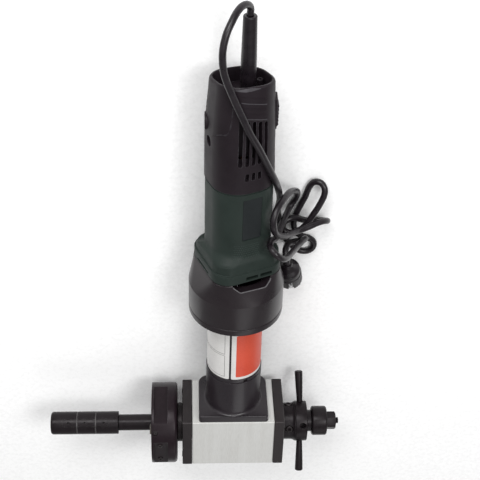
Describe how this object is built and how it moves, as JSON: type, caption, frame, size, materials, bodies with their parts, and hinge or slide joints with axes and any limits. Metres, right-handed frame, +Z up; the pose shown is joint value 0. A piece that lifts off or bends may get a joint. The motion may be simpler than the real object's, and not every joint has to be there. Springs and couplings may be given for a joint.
{
  "type": "pipe beveling machine",
  "caption": "Portable inner-clamp pipe beveling machine lying on its back: motor, column, gearbox, cutter head, grip mandrel and feed handles.",
  "frame": {"origin": "middle of the gearbox's base face, at the crossing of the spindle's level and the column's axis", "axes": "+Y along the column towards the motor, +X along the spindle towards the feed handles, +Z up from the bench on which the machine lies"},
  "size_m": [0.3593, 0.6387, 0.1074],
  "materials": {
    "nickel_paint": "satin",
    "black_oxide": "satin",
    "gloss_black": "gloss",
    "cast_black": "satin",
    "steel": "ground",
    "bearing_steel": "polished",
    "tool_steel": "ground",
    "lamination": "matte",
    "copper": "satin",
    "brass": "satin",
    "carbon": "matte",
    "green_plastic": "satin",
    "black_plastic": "satin",
    "nylon": "matte",
    "cord_rubber": "matte"
  },
  "bodies": {
    "machine": {"gearbox_housing": "nickel_paint", "end_plate_left": "black_oxide", "end_plate_right": "black_oxide", "spindle_bearing_left": "bearing_steel", "spindle_bearing_right": "bearing_steel", "guide_sleeve": "black_oxide", "guide_screw_1": "black_oxide", "guide_screw_2": "black_oxide", "mandrel_key": "steel", "column_socket": "gloss_black", "column_tube": "gloss_black", "shaft_bearing_lower": "bearing_steel", "shaft_bearing_upper": "bearing_steel", "bell_base": "gloss_black", "bell_adapter": "gloss_black", "ring_gear": "steel", "motor_housing": "green_plastic", "rear_cap": "black_plastic", "stator": "lamination", "motor_bearing_front": "bearing_steel", "motor_bearing_rear": "bearing_steel", "carbon_brush_left": "carbon", "carbon_brush_right": "carbon", "switch_body": "black_plastic", "cord_boot": "cord_rubber", "cord_run": "cord_rubber", "cord_loops": "cord_rubber", "power_plug": "cord_rubber", "plug_pin_1": "bearing_steel", "plug_pin_2": "bearing_steel"},
    "cutter": {"spindle": "steel", "cutter_head": "cast_black", "crown_gear": "steel", "tool_bit_front": "tool_steel", "tool_bit_rear": "tool_steel", "tool_screw_front": "black_oxide", "tool_screw_rear": "black_oxide"},
    "drive": {"pinion_shaft": "steel", "planet_carrier": "steel"},
    "planet_1": {"planet_gear_1": "steel"},
    "planet_2": {"planet_gear_2": "steel"},
    "planet_3": {"planet_gear_3": "steel"},
    "armature": {"armature_shaft": "steel", "armature_core": "lamination", "commutator": "copper", "cooling_fan": "nylon"},
    "feed": {"feed_hub": "black_oxide", "feed_handle_front": "black_oxide", "feed_handle_rear": "black_oxide"},
    "mandrel": {"mandrel_shaft": "black_oxide", "mandrel_head": "black_oxide", "stop_collar": "black_oxide", "block_ring_1": "bearing_steel", "block_ring_2": "bearing_steel"},
    "clamp_nut": {"drawbar_nut": "black_oxide"},
    "draw": {"drawbar": "steel"},
    "block_1": {"grip_block_1": "black_oxide"},
    "block_2": {"grip_block_2": "black_oxide"},
    "block_3": {"grip_block_3": "black_oxide"},
    "switch": {"slide_switch": "black_plastic"}
  },
  "joints": [
    {"name": "spindle_turn", "type": "hinge", "parent": "machine", "child": "cutter", "pos_m": [0, 0.037, 0], "axis": [1, 0, 0], "continuous": true},
    {"name": "drive_turn", "type": "hinge", "parent": "machine", "child": "drive", "pos_m": [0, 0.16, 0], "axis": [0, 1, 0], "continuous": true},
    {"name": "planet_1_turn", "type": "hinge", "parent": "drive", "child": "planet_1", "pos_m": [0.02289, 0.2562, 0], "axis": [0, 1, 0], "continuous": true},
    {"name": "planet_2_turn", "type": "hinge", "parent": "drive", "child": "planet_2", "pos_m": [-0.01145, 0.2562, -0.01982], "axis": [0, 1, 0], "continuous": true},
    {"name": "planet_3_turn", "type": "hinge", "parent": "drive", "child": "planet_3", "pos_m": [-0.01145, 0.2562, 0.01982], "axis": [0, 1, 0], "continuous": true},
    {"name": "armature_turn", "type": "hinge", "parent": "machine", "child": "armature", "pos_m": [0, 0.36, 0], "axis": [0, 1, 0], "continuous": true},
    {"name": "feed_turn", "type": "hinge", "parent": "machine", "child": "feed", "pos_m": [0.0855, 0.037, 0], "axis": [1, 0, 0], "range_deg": [0, 6840]},
    {"name": "mandrel_slide", "type": "slide", "parent": "machine", "child": "mandrel", "axis": [1, 0, 0], "range_m": [0, 0.038]},
    {"name": "nut_turn", "type": "hinge", "parent": "mandrel", "child": "clamp_nut", "pos_m": [0.124, 0.037, 0], "axis": [1, 0, 0], "range_deg": [0, 1440]},
    {"name": "drawbar_slide", "type": "slide", "parent": "mandrel", "child": "draw", "axis": [1, 0, 0], "range_m": [0, 0.006]},
    {"name": "block_1_slide", "type": "slide", "parent": "mandrel", "child": "block_1", "axis": [0, 0.7193, 0.6947], "range_m": [0, 0.002]},
    {"name": "block_2_slide", "type": "slide", "parent": "mandrel", "child": "block_2", "axis": [0, -0.9613, 0.2756], "range_m": [0, 0.002]},
    {"name": "block_3_slide", "type": "slide", "parent": "mandrel", "child": "block_3", "axis": [0, 0.2419, -0.9703], "range_m": [0, 0.002]},
    {"name": "switch_slide", "type": "slide", "parent": "machine", "child": "switch", "axis": [0, 1, 0], "range_m": [0, 0.006]}
  ],
  "couplings": [
    {"joint": "drive_turn", "follows": "spindle_turn", "ratio": -3},
    {"joint": "armature_turn", "follows": "spindle_turn", "ratio": -14},
    {"joint": "planet_1_turn", "follows": "spindle_turn", "ratio": 8.25},
    {"joint": "planet_2_turn", "follows": "spindle_turn", "ratio": 8.25},
    {"joint": "planet_3_turn", "follows": "spindle_turn", "ratio": 8.25},
    {"joint": "mandrel_slide", "follows": "feed_turn", "m_per_rad": 0.00031831},
    {"joint": "nut_turn", "follows": "drawbar_slide", "rad_per_m": 4188.8},
    {"joint": "block_1_slide", "follows": "drawbar_slide", "ratio": 0.33333},
    {"joint": "block_2_slide", "follows": "drawbar_slide", "ratio": 0.33333},
    {"joint": "block_3_slide", "follows": "drawbar_slide", "ratio": 0.33333}
  ]
}
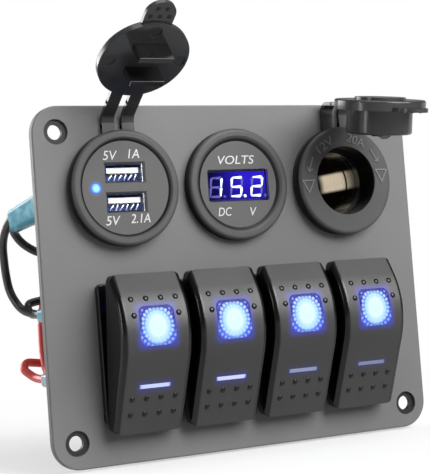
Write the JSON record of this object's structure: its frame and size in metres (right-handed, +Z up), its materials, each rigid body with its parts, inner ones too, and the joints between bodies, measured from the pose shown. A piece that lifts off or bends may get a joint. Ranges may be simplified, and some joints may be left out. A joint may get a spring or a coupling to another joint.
{
  "type": "rocker switch panel with charging socket and voltmeter",
  "caption": "Vehicle switch panel: lit rocker switches, dual USB charger and 12 V socket with hinged rubber caps, and a voltmeter, pre-wired behind a rounded plate.",
  "frame": {"origin": "centre of the four corner holes, on the plate's back face", "axes": "-Y out of the panel's front, +Z up, +X to the right seen from the front"},
  "size_m": [0.14, 0.131, 0.1385],
  "materials": {
    "panel_black": "fine matt powder coat",
    "housing_black": "satin",
    "bezel_black": "satin",
    "rocker_black": "satin",
    "rubber_black": "semi-gloss",
    "plate_steel": "nickel plated",
    "contact_brass": "bright",
    "tongue_white": "satin",
    "lens_blue": "translucent",
    "window_smoke": "clear tinted",
    "display_blue": "lit",
    "board_green": "solder mask",
    "fibre_tan": "fibre",
    "wire_black": "satin",
    "wire_red": "satin",
    "sleeve_blue": "translucent",
    "sleeve_clear": "translucent"
  },
  "bodies": {
    "panel": {"panel_plate": "panel_black", "usb_housing": "bezel_black", "usb_face_plate": "housing_black", "usb_port_shells": "plate_steel", "usb_port_tongues": "tongue_white", "usb_port_contacts": "contact_brass", "usb_indicator_lens": "lens_blue", "usb_circuit_board": "board_green", "usb_rear_cover": "housing_black", "usb_blades": "contact_brass", "usb_cap_ring": "rubber_black", "usb_cap_straps": "rubber_black", "meter_housing": "bezel_black", "meter_face_plate": "housing_black", "meter_window": "window_smoke", "meter_display": "display_blue", "meter_circuit_board": "board_green", "meter_rear_cover": "housing_black", "meter_blades": "contact_brass", "socket_housing": "bezel_black", "socket_liner": "plate_steel", "socket_insulator": "fibre_tan", "socket_centre_contact": "contact_brass", "socket_rear_cover": "housing_black", "socket_blades": "contact_brass", "socket_cap_ring": "rubber_black", "socket_cap_straps": "rubber_black", "ring_nuts": "housing_black", "switch_pivot_pins": "plate_steel", "switch_arm_cradles": "contact_brass", "switch_lamp_boards": "board_green", "switch_lamp_leds": "lens_blue", "switch_blades": "contact_brass", "spade_sleeves_blue": "sleeve_blue", "spade_sleeves_clear": "sleeve_clear", "spade_receptacles": "contact_brass", "wire_black_usb_to_switch": "wire_black", "wire_black_usb_to_meter": "wire_black", "wire_black_switch_to_switch": "wire_black", "wire_red_usb_to_switch": "wire_red", "wire_red_switch_to_switch": "wire_red", "switch_1_housing": "housing_black", "switch_2_housing": "housing_black", "switch_3_housing": "housing_black", "switch_4_housing": "housing_black"},
    "usb_lid": {"usb_cap_lid": "rubber_black", "usb_cap_plugs": "rubber_black"},
    "socket_lid": {"socket_cap_lid": "rubber_black"},
    "rocker_1": {"switch_1_rocker": "rocker_black", "switch_1_lenses": "lens_blue"},
    "contact_arm_1": {"switch_1_contact_arm": "contact_brass"},
    "rocker_2": {"switch_2_rocker": "rocker_black", "switch_2_lenses": "lens_blue"},
    "contact_arm_2": {"switch_2_contact_arm": "contact_brass"},
    "rocker_3": {"switch_3_rocker": "rocker_black", "switch_3_lenses": "lens_blue"},
    "contact_arm_3": {"switch_3_contact_arm": "contact_brass"},
    "rocker_4": {"switch_4_rocker": "rocker_black", "switch_4_lenses": "lens_blue"},
    "contact_arm_4": {"switch_4_contact_arm": "contact_brass"}
  },
  "joints": [
    {"name": "usb_lid_hinge", "type": "hinge", "parent": "panel", "child": "usb_lid", "pos_m": [-0.0412, -0.0071, 0.05325], "axis": [-1, 0, 0], "range_deg": [-126, 45], "deforming": ["usb_cap_straps", "usb_cap_plugs"]},
    {"name": "socket_lid_hinge", "type": "hinge", "parent": "panel", "child": "socket_lid", "pos_m": [0.0412, -0.00635, 0.0543], "axis": [-1, 0, 0], "range_deg": [-78.5, 81], "deforming": ["socket_cap_straps"]},
    {"name": "rocker_1_pivot", "type": "hinge", "parent": "panel", "child": "rocker_1", "pos_m": [-0.0402, -0.0025, -0.0218], "axis": [-1, 0, 0], "range_deg": [0, 14]},
    {"name": "contact_arm_1_pivot", "type": "hinge", "parent": "panel", "child": "contact_arm_1", "pos_m": [-0.0402, 0.01605, -0.0218], "axis": [-1, 0, 0], "range_deg": [-10, 0]},
    {"name": "rocker_2_pivot", "type": "hinge", "parent": "panel", "child": "rocker_2", "pos_m": [-0.0134, -0.0025, -0.0218], "axis": [-1, 0, 0], "range_deg": [0, 14]},
    {"name": "contact_arm_2_pivot", "type": "hinge", "parent": "panel", "child": "contact_arm_2", "pos_m": [-0.0134, 0.01605, -0.0218], "axis": [-1, 0, 0], "range_deg": [-10, 0]},
    {"name": "rocker_3_pivot", "type": "hinge", "parent": "panel", "child": "rocker_3", "pos_m": [0.0134, -0.0025, -0.0218], "axis": [-1, 0, 0], "range_deg": [0, 14]},
    {"name": "contact_arm_3_pivot", "type": "hinge", "parent": "panel", "child": "contact_arm_3", "pos_m": [0.0134, 0.01605, -0.0218], "axis": [-1, 0, 0], "range_deg": [-10, 0]},
    {"name": "rocker_4_pivot", "type": "hinge", "parent": "panel", "child": "rocker_4", "pos_m": [0.0402, -0.0025, -0.0218], "axis": [-1, 0, 0], "range_deg": [0, 14]},
    {"name": "contact_arm_4_pivot", "type": "hinge", "parent": "panel", "child": "contact_arm_4", "pos_m": [0.0402, 0.01605, -0.0218], "axis": [-1, 0, 0], "range_deg": [-10, 0]}
  ],
  "couplings": [
    {"joint": "contact_arm_1_pivot", "follows": "rocker_1_pivot", "ratio": -0.71429},
    {"joint": "contact_arm_2_pivot", "follows": "rocker_2_pivot", "ratio": -0.71429},
    {"joint": "contact_arm_3_pivot", "follows": "rocker_3_pivot", "ratio": -0.71429},
    {"joint": "contact_arm_4_pivot", "follows": "rocker_4_pivot", "ratio": -0.71429}
  ]
}
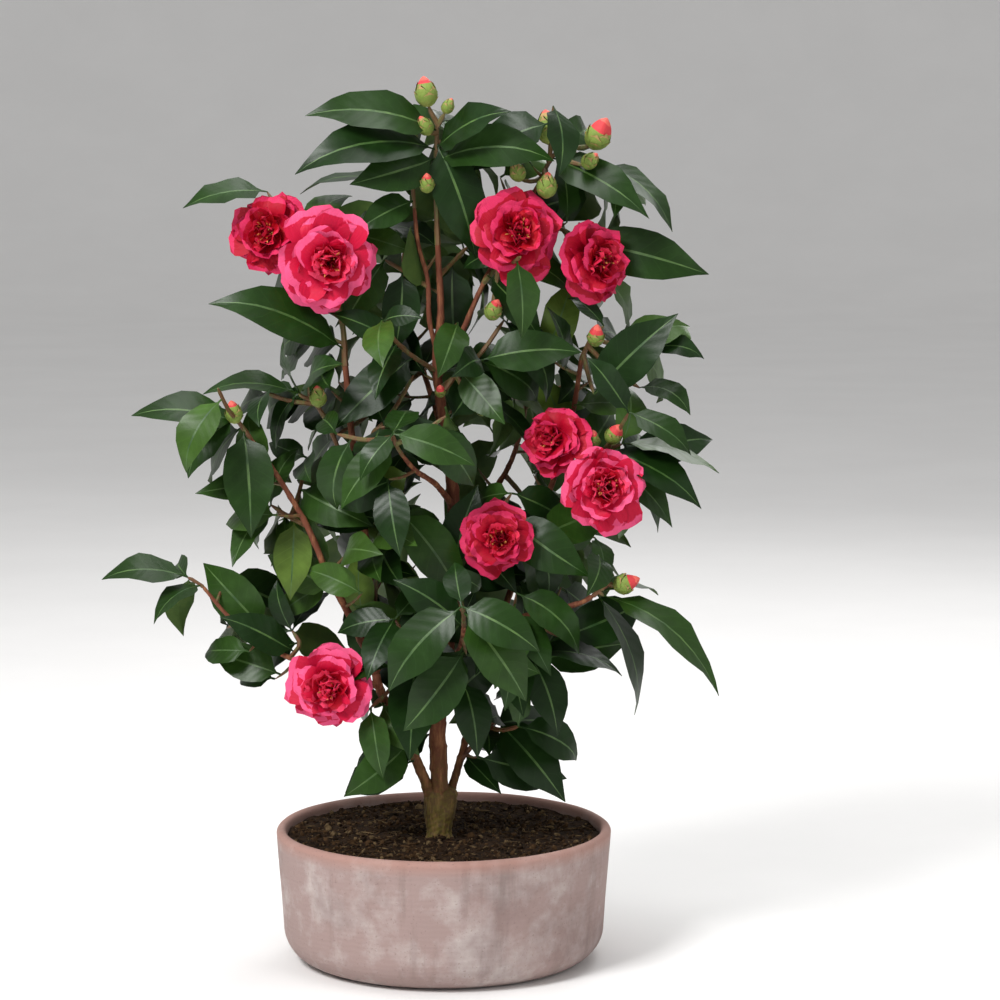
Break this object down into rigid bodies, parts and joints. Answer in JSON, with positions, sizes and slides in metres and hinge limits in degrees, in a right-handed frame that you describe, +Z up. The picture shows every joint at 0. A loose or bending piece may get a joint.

== Job ==
Wherever "this" shows up in a line, copy that line.

== Complete answer ==
Describe how this object is built and how it moves, as JSON: type, caption, frame, size, materials, bodies with their parts, and hinge or slide joints with axes and any limits. Metres, right-handed frame, +Z up; the pose shown is joint value 0. A piece that lifts off or bends may get a joint. The motion may be simpler than the real object's, and not every joint has to be there. Springs and couplings may be given for a joint.
Write the JSON record of this object's structure: its frame and size in metres (right-handed, +Z up), its materials, each rigid body with its parts, inner ones too, and the joints between bodies, measured from the pose shown. A piece that lifts off or bends may get a joint. Ranges may be simplified, and some joints may be left out. A joint may get a spring or a coupling to another joint.
Break this object down into rigid bodies, parts and joints. Answer in JSON, with positions, sizes and slides in metres and hinge limits in degrees, in a right-handed frame that you describe, +Z up. The picture shows every joint at 0. A loose or bending piece may get a joint.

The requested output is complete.